Stated exercise: Quote exactly the lines from the start of the entries to the one with "SAME_POINT, NO_LENGTH = 2e-7, 1e-8", both ends included.

^^^^^^^^

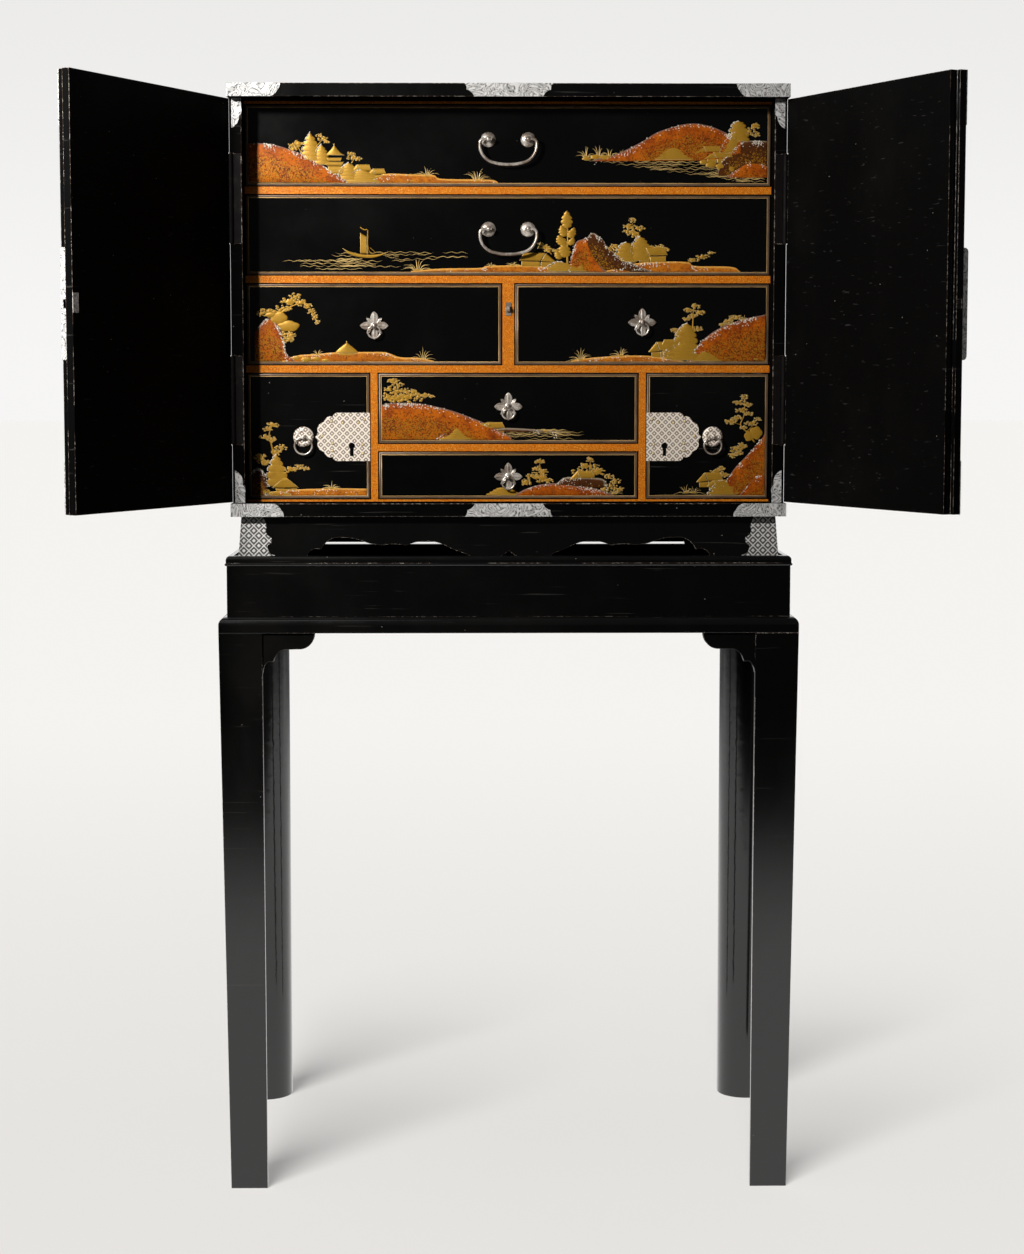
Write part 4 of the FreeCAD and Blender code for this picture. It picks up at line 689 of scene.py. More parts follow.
# %% Surfaces round a centre
def domes(self, centre, reach, lobes=0, notch=0.0, turn=0.0, height=0.6, spokes=12, lift=0.0):
    """Domes round centres (forms, 2) with half sizes (forms, 2). The outline's radius is
    1 - notch * (1 - |cos(lobes / 2 * (angle - turn))|), a cloud edge with that many lobes.
    A point a share r of the way out rises by height * sqrt(1 - r * r), and lift is the height
    of the ground that the dome stands on."""
    centre = np.asarray(centre, float).reshape(-1, 1, 1, 2)
    reach = np.asarray(reach, float).reshape(-1, 1, 1, 2)
    turn = np.asarray(turn, float).reshape(-1, 1, 1)
    forms = len(centre)
    angle = np.arange(spokes)[None, None, :] * 2 * np.pi / spokes
    r = np.sin(np.linspace(1, 0, 4) * np.pi / 2)[None, :, None]
    edge = 1 - notch * (1 - np.abs(np.cos(lobes / 2 * (angle - turn))))
    flat = centre + reach * np.stack([r * edge * np.cos(angle), r * edge * np.sin(angle)], -1)
    small = reach.min(-1)
    rise = np.sqrt(1 - r**2) * (np.minimum(height, small * 0.6) + lift + SUNK) - SUNK
    points = np.concatenate([flat, np.broadcast_to(rise, flat.shape[:3])[..., None]], -1)
    rim = np.broadcast_to((1 - r) * small, flat.shape[:3])
    drop = np.broadcast_to((1 - np.sin(angle) * r) * small, flat.shape[:3])
    number = np.arange(rim.size).reshape(forms, 4, spokes)
    after = np.roll(number, -1, axis=2)
    quads = np.stack([number[:, :-1], after[:, :-1], after[:, 1:], number[:, 1:]], -1)
    self.keep(points, rim, drop, quads, number[:, 0, ::-1])


Relief.domes = domes
print("surfaces round a centre ready")

# %% One mesh of many forms
SAME_POINT, NO_LENGTH = 2e-7, 1e-8


def make(self, name, front, material, press=None):
    """Sets the forms on a front and closes their points and seams. Where press is given, it
    works out from the points which share of its rise each of them keeps."""
    if not self.count:
        return
    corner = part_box(front)[0]
    local = np.concatenate(self.points)
    if press:
        local[:, 2] *= np.where(local[:, 2] > 0, press(local), 1.0)
    local *= MM
    place = np.stack([corner.x + local[:, 0], corner.y - local[:, 2], corner.z + local[:, 1]], 1)
    mesh = bpy.data.meshes.new(name)
    mesh.from_pydata(place.tolist(), [], self.faces)
    marks = np.concatenate(self.marks).astype(np.float32)
    for name_of_mark, values in zip(("rim", "drop"), marks.T):
        layer = mesh.attributes.new(name_of_mark, "FLOAT", "POINT")
        layer.data.foreach_set("value", np.ascontiguousarray(values))
    work = bmesh.new()
    work.from_mesh(mesh)
    bmesh.ops.remove_doubles(work, verts=work.verts, dist=SAME_POINT)
    bmesh.ops.dissolve_degenerate(work, edges=work.edges, dist=NO_LENGTH)
    bmesh.ops.recalc_face_normals(work, faces=work.faces)
    for face in work.faces:
        face.smooth = len(face.verts) < 5
    work.to_mesh(mesh)
    work.free()
    mesh.materials.append(material)
    piece = bpy.data.objects.new(name, mesh)
    scene.collection.objects.link(piece)
    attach(piece, front)
    print(f"{name}: {len(mesh.polygons)} faces")


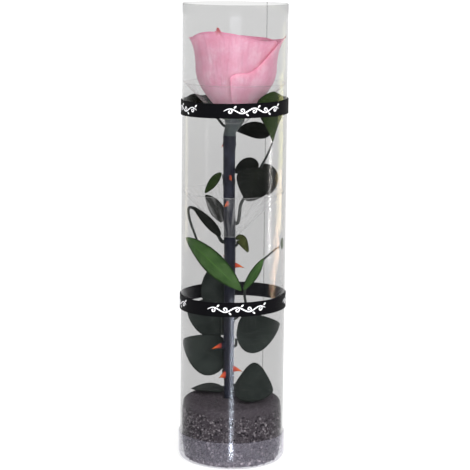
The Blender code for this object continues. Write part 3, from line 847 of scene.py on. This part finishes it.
PETAL = petal_finish()
for k in range(LAYERS):
    if k < len(OUTER_PETALS):
        shape = OUTER_PETALS[k]
    else:
        shape = (OUTER_PETALS[-1][0] + GOLDEN_ANGLE * (k - len(OUTER_PETALS) + 1),
                 INNER_WIDTH + INNER_WIDENING * k, INNER_TIP - INNER_DROP * k, INNER_FALL, INNER_FALL,
                 0.0, ())
    petal_grid = petal_points(INNERMOST * k / (LAYERS - 1.0), *shape, seed=PETAL_SEED + k)
    petal = blade(f"rose_petal_{k + 1:02d}", petal_grid, PETAL_THICKNESS,
                  petal_marks(shape[-1], PETAL_ROWS, PETAL_COLUMNS))
    dress(petal, PETAL, "petal_pink", f"petal_{k + 1:02d}")

HEART_LAYERS = 9
HEART_ROWS, HEART_COLUMNS = 48, 41
HEART_BASE = FLOWER_BASE + 6.0
HEART_THICKNESS = 0.26 * MM


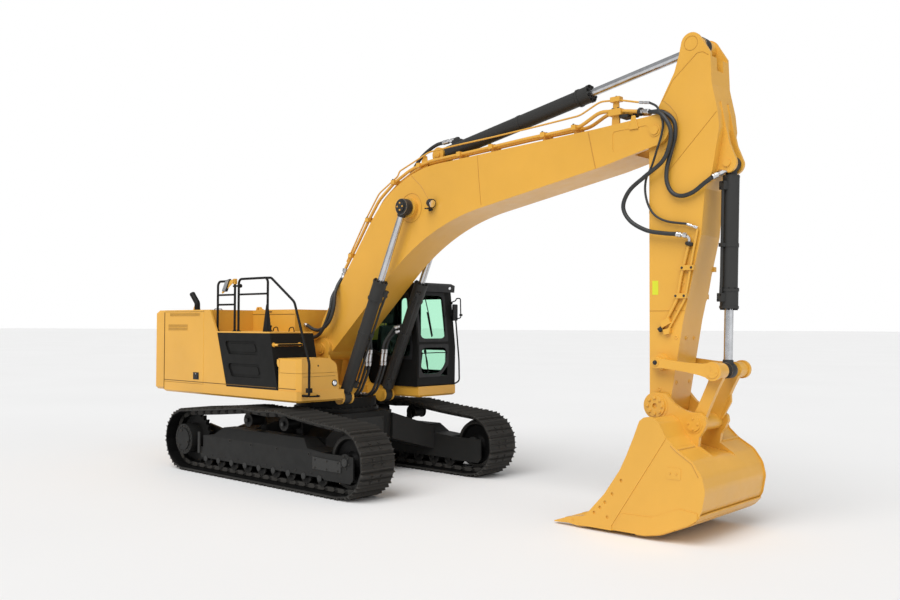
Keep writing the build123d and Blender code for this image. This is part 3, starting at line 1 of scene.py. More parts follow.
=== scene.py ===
import json
import math

import bmesh
import bpy
from mathutils import Matrix, Vector


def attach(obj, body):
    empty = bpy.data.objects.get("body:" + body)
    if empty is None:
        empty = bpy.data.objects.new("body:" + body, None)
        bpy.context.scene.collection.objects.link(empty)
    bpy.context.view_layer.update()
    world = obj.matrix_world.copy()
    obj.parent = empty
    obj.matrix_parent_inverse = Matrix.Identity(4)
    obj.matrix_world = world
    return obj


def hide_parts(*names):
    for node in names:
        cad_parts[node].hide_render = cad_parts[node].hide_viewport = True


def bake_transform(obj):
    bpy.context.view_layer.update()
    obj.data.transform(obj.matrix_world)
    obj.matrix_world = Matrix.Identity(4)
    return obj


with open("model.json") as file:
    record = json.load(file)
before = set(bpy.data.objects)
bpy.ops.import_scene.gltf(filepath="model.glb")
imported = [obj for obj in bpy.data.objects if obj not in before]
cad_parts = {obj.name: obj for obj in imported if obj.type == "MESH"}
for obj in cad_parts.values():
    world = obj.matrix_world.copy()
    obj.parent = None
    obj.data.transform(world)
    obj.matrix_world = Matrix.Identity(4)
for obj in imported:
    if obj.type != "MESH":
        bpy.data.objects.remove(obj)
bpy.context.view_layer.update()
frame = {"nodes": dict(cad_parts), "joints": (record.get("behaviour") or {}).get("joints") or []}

SLEW_X = next(joint["pos_m"][0] for joint in frame["joints"] if joint["name"] == "house_slew")
SIDES = ((-1, "right"), (1, "left"))

# Pins of the working gear and feet of its cylinders, (x, z) from the slew axis
BOOM_TIP = (6.15, 4.81)
BOOM_HEAD_PIN = (2.03, 4.21)
STICK_NOSE = (6.60, 5.79)
GUIDE_PIN = (6.21, 2.01)
LINK_PIN = (6.93, 1.93)
BUCKET_PIN = (6.16, 1.49)
BUCKET_LINK_PIN = (6.65, 1.31)
BOOM_CYLINDER_FOOT = (0.71, 1.30)
STICK_CYLINDER_FOOT = (2.40, 5.00)
BUCKET_CYLINDER_FOOT = (6.985, 4.34)
BOOM_CYLINDER_Y = 0.45
STICK_SEAMS = (
    [(6.92, 4.93), (6.30, 4.30)],
    [(6.24, 5.16), (6.33, 5.08), (6.41, 4.97), (6.44, 4.84), (6.39, 4.71)],
    [(6.22, 5.16), (6.36, 5.39), (6.68, 5.66), (6.75, 5.66), (6.82, 5.61)],
    [(6.045, 2.626), (6.51, 2.626)],
)

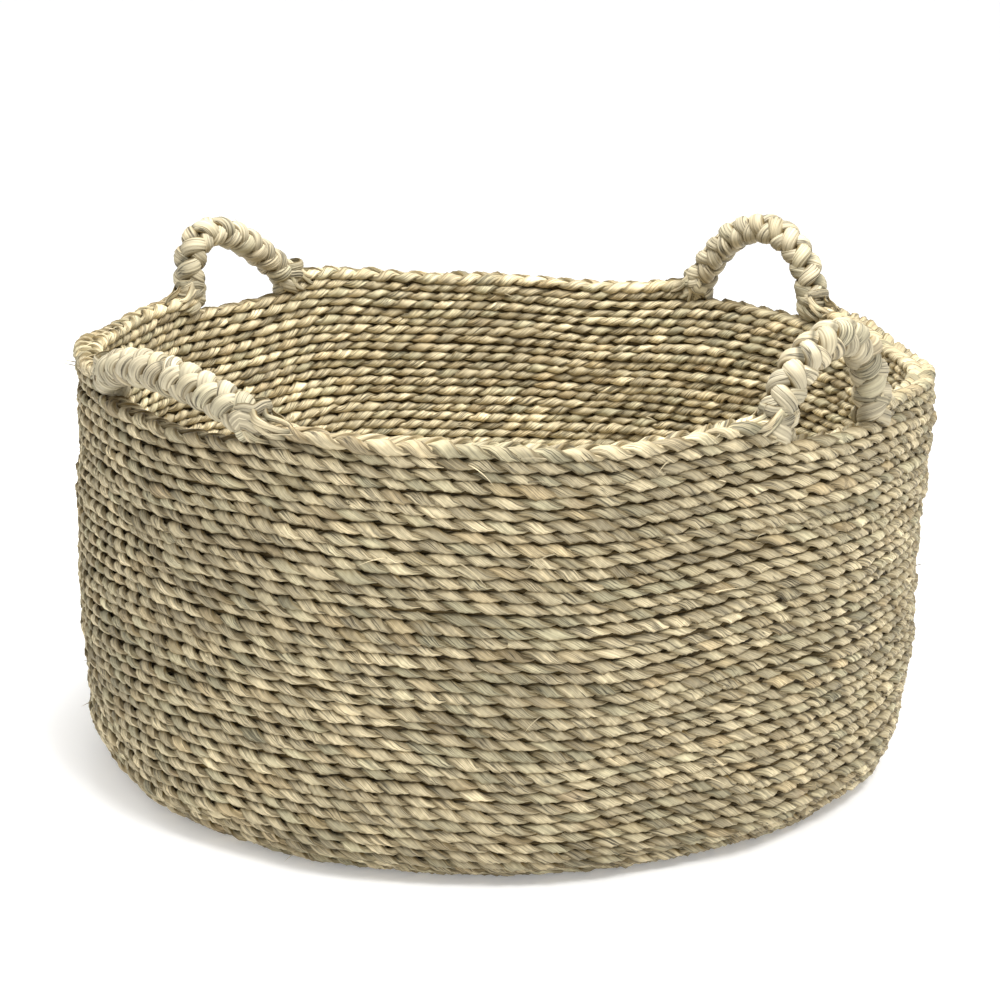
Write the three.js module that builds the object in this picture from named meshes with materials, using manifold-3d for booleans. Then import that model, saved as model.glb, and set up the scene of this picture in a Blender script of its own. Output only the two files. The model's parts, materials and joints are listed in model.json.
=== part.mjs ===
// A low round storage basket with four braided handles, in millimetres, +Z up.
// One long flat seagrass plait, set on edge, is coiled out from the middle of
// the base, round the bottom corner and up the wall. Each turn of it is a
// course. The top two courses stop at each handle, where they are lifted off
// as the core that a braid covers. Each handle bends about its two roots.
import * as THREE from 'three';
import { mergeVertices } from 'three/addons/utils/BufferGeometryUtils.js';
import Module from 'manifold-3d';

// Basket
const BASKET_HEIGHT = 283;
const BASE_RADIUS = 255;
const BASE_RING_EDGES = [60, 125, 190, BASE_RADIUS];
const PLAIT_WIDTH = 16;
const COURSE_GAP = 0.4;
const CORNER_RADIUS = 32;
const CORNER_COURSES = 8;
const WALL_COURSES = 34;
const RIM_COURSES = 2;
const WALL_BULGE = 3.5;

// The handmade body isn't true: its base sits to one side and its rim to the
// other, and the rim rises and falls. Each wave of the rim is how often it
// rises round the basket, by how much, and in which direction it first does.
const SWAY_DEGREES = 45;
const BASE_SWAY = -4.5;
const RIM_SWAY = 3;
const RIM_LIFT = 1.5;
const RIM_WAVES = [
  { rises: 1, height: 6.5, degrees: -156 },
  { rises: 4, height: 4.5, degrees: -5 },
];

// Handles
const CORE_RADIUS = 6.8;
const BRAID_BORE_RADIUS = 8.2;
const BRAID_RADIUS = 13;
const BRAID_START_HEIGHT = 7;
const KNOT_RADIUS = 12.3;
const KNOT_CLEARANCE = 0.6;
const RIM_END_CLEARANCE = 1.2;

// Each handle: the direction of its middle, half the distance between its
// roots, how far it leans outwards, and the two points that its curve is drawn
// towards as it leaves each root, along the rim and above the roots.
const HANDLES = {
  plus_x: { degrees: -1.1, halfSpan: 47, leanDegrees: 0, pulls: [[-44, 38], [36, 79]] },
  plus_y: { degrees: 89.9, halfSpan: 58, leanDegrees: 0, pulls: [[-48, 70], [24, 72]] },
  minus_x: { degrees: 182.5, halfSpan: 51, leanDegrees: 0, pulls: [[-44, 4], [53, 103]] },
  minus_y: { degrees: 268.7, halfSpan: 74, leanDegrees: 30, pulls: [[-38, 29], [41, 18]] },
};

// Mesh resolution
const RING_SEGMENTS = 28;
const TUBE_SIDES = 8;
const HANDLE_STEPS = 14;
const ARCH_SAMPLES = 100;
const KNOT_SEGMENTS = 10;
const KNOT_RINGS = 6;

// Worked out from the above
const CORNER_HEIGHT = CORNER_RADIUS + PLAIT_WIDTH / 2;
const CORNER_STEP = Math.PI / 2 / CORNER_COURSES;
const COURSE_PITCH = (BASKET_HEIGHT - CORNER_HEIGHT) / WALL_COURSES;
const FULL_COURSES = WALL_COURSES - RIM_COURSES;
const SADDLE_HEIGHT = BASKET_HEIGHT - RIM_COURSES * COURSE_PITCH;

const PLAIT_COLOR = 0xcdc29b;
const CORE_COLOR = 0xb9ad84;
const BRAID_COLOR = 0xe0d7b4;

const wasm = await Module();
wasm.setup();

function addPart(parent, name, geometry, color) {
  const material = new THREE.MeshStandardMaterial({ color, roughness: 0.75, metalness: 0 });
  const mesh = new THREE.Mesh(geometry, material);
  mesh.name = name;
  parent.add(mesh);
}

// Leaves positions only, with shared corners merged, so that the mesh is closed.
function weld(geometry) {
  geometry.deleteAttribute('normal');
  geometry.deleteAttribute('uv');
  return mergeVertices(geometry);
}

function toSolid(geometry) {
  const vertProperties = new Float32Array(geometry.attributes.position.array);
  const triVerts = new Uint32Array(geometry.index.array);
  return new wasm.Manifold(new wasm.Mesh({ numProp: 3, vertProperties, triVerts }));
}

function toGeometry(solid) {
  const { vertProperties, triVerts } = solid.getMesh();
  const geometry = new THREE.BufferGeometry();
  geometry.setAttribute('position', new THREE.BufferAttribute(vertProperties, 3));
  geometry.setIndex(new THREE.BufferAttribute(triVerts, 1));
  return geometry;
}

// Middle of the wall's thickness, from the top of the bottom corner upwards.
function wallRadius(height) {
  const share = (height - CORNER_HEIGHT) / (BASKET_HEIGHT - CORNER_HEIGHT);
  return BASE_RADIUS + CORNER_RADIUS + WALL_BULGE * Math.sin(Math.PI * share);
}

// How far the body is out of true at a point. The waves fade out down the wall.
function handmadeShift({ x, y, z }) {
  const share = z / BASKET_HEIGHT;
  const angle = Math.atan2(y, x);
  const wave = RIM_WAVES.reduce((total, { rises, height, degrees }) => {
    const turn = rises * (angle - THREE.MathUtils.degToRad(degrees));
    return total + height * Math.cos(turn);
  }, RIM_LIFT);
  const sway = THREE.MathUtils.lerp(BASE_SWAY, RIM_SWAY, share);
  const direction = THREE.MathUtils.degToRad(SWAY_DEGREES);
  return new THREE.Vector3(sway * Math.cos(direction), sway * Math.sin(direction), wave * share ** 2);
}

function handmade(geometry) {
  const position = geometry.attributes.position;
  const point = new THREE.Vector3();
  for (let index = 0; index < position.count; index += 1) {
    point.fromBufferAttribute(position, index);
    point.add(handmadeShift(point));
    position.setXYZ(index, point.x, point.y, point.z);
  }
  return geometry;
}

// A closed ring round the basket's axis, from an outline of (radius, height).
function ring(outline) {
  const geometry = new THREE.LatheGeometry([...outline, outline[0]], RING_SEGMENTS);
  geometry.rotateX(Math.PI / 2);
  return weld(geometry);
}

// The plait is cut at a point of the coil by a line from its inner edge to its
// outer edge. A course's outline joins two such lines.
function courseOutline([innerStart, outerStart], [innerEnd, outerEnd]) {
  return [innerStart, outerStart, outerEnd, innerEnd];
}

function baseLine(radius) {
  return [new THREE.Vector2(radius, PLAIT_WIDTH), new THREE.Vector2(radius, 0)];
}

function cornerLine(angle) {
  return [-1, 1].map((side) => {
    const radius = CORNER_RADIUS + (side * PLAIT_WIDTH) / 2;
    const height = CORNER_HEIGHT - radius * Math.cos(angle);
    return new THREE.Vector2(BASE_RADIUS + radius * Math.sin(angle), height);
  });
}

function wallLine(height) {
  const radius = wallRadius(height);
  return [-1, 1].map((side) => new THREE.Vector2(radius + (side * PLAIT_WIDTH) / 2, height));
}

function cornerCourse(index) {
  const start = index * CORNER_STEP;
  const gap = COURSE_GAP / CORNER_RADIUS;
  return ring(courseOutline(cornerLine(start + gap), cornerLine(start + CORNER_STEP)));
}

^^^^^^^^

Solution for this task:
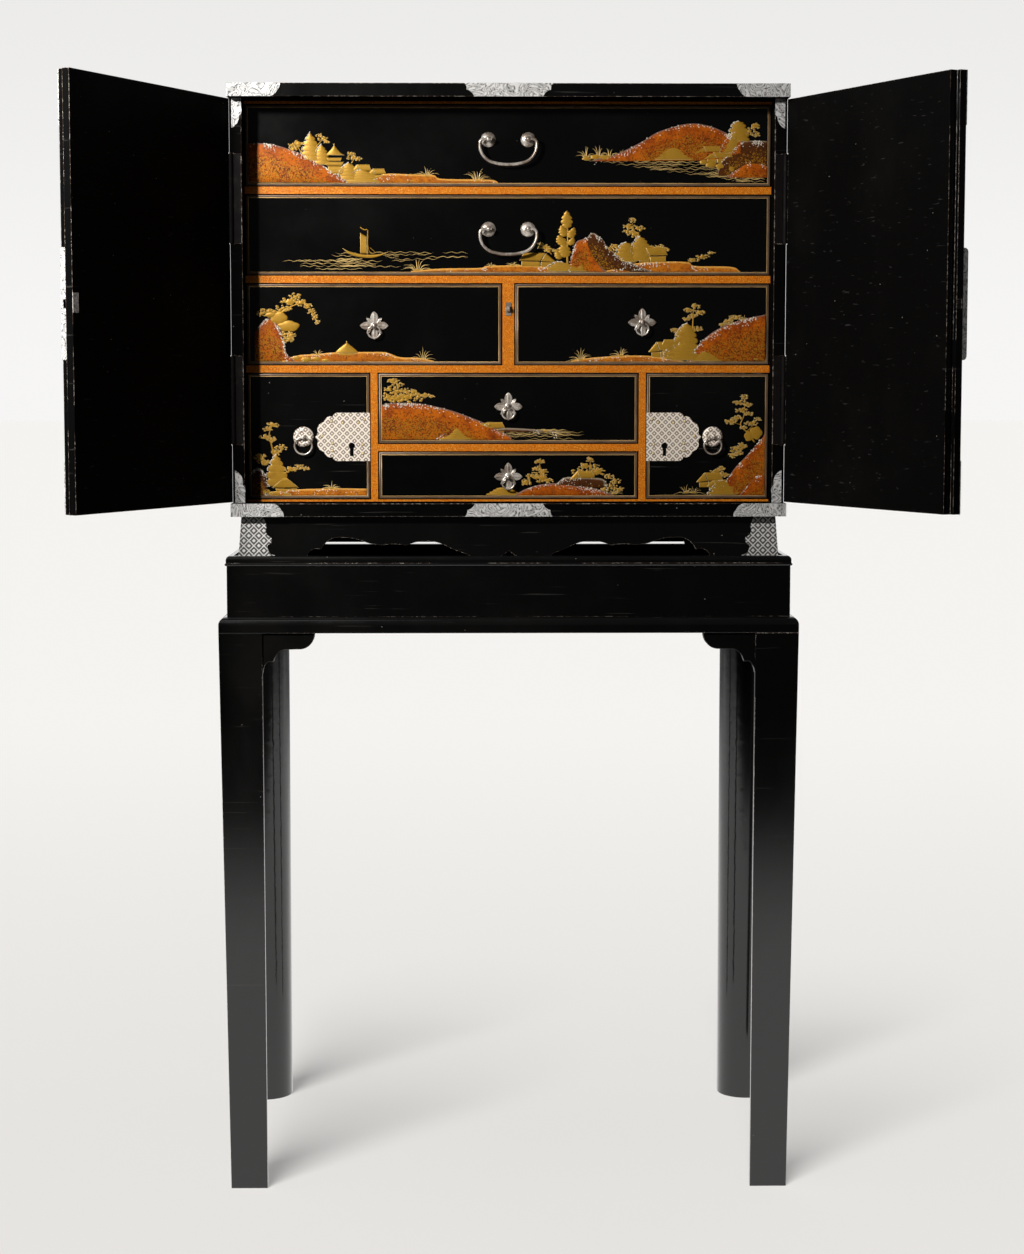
Write part 4 of the FreeCAD and Blender code for this picture. It picks up at line 689 of scene.py. More parts follow.
# %% Surfaces round a centre
def domes(self, centre, reach, lobes=0, notch=0.0, turn=0.0, height=0.6, spokes=12, lift=0.0):
    """Domes round centres (forms, 2) with half sizes (forms, 2). The outline's radius is
    1 - notch * (1 - |cos(lobes / 2 * (angle - turn))|), a cloud edge with that many lobes.
    A point a share r of the way out rises by height * sqrt(1 - r * r), and lift is the height
    of the ground that the dome stands on."""
    centre = np.asarray(centre, float).reshape(-1, 1, 1, 2)
    reach = np.asarray(reach, float).reshape(-1, 1, 1, 2)
    turn = np.asarray(turn, float).reshape(-1, 1, 1)
    forms = len(centre)
    angle = np.arange(spokes)[None, None, :] * 2 * np.pi / spokes
    r = np.sin(np.linspace(1, 0, 4) * np.pi / 2)[None, :, None]
    edge = 1 - notch * (1 - np.abs(np.cos(lobes / 2 * (angle - turn))))
    flat = centre + reach * np.stack([r * edge * np.cos(angle), r * edge * np.sin(angle)], -1)
    small = reach.min(-1)
    rise = np.sqrt(1 - r**2) * (np.minimum(height, small * 0.6) + lift + SUNK) - SUNK
    points = np.concatenate([flat, np.broadcast_to(rise, flat.shape[:3])[..., None]], -1)
    rim = np.broadcast_to((1 - r) * small, flat.shape[:3])
    drop = np.broadcast_to((1 - np.sin(angle) * r) * small, flat.shape[:3])
    number = np.arange(rim.size).reshape(forms, 4, spokes)
    after = np.roll(number, -1, axis=2)
    quads = np.stack([number[:, :-1], after[:, :-1], after[:, 1:], number[:, 1:]], -1)
    self.keep(points, rim, drop, quads, number[:, 0, ::-1])


Relief.domes = domes
print("surfaces round a centre ready")

# %% One mesh of many forms
SAME_POINT, NO_LENGTH = 2e-7, 1e-8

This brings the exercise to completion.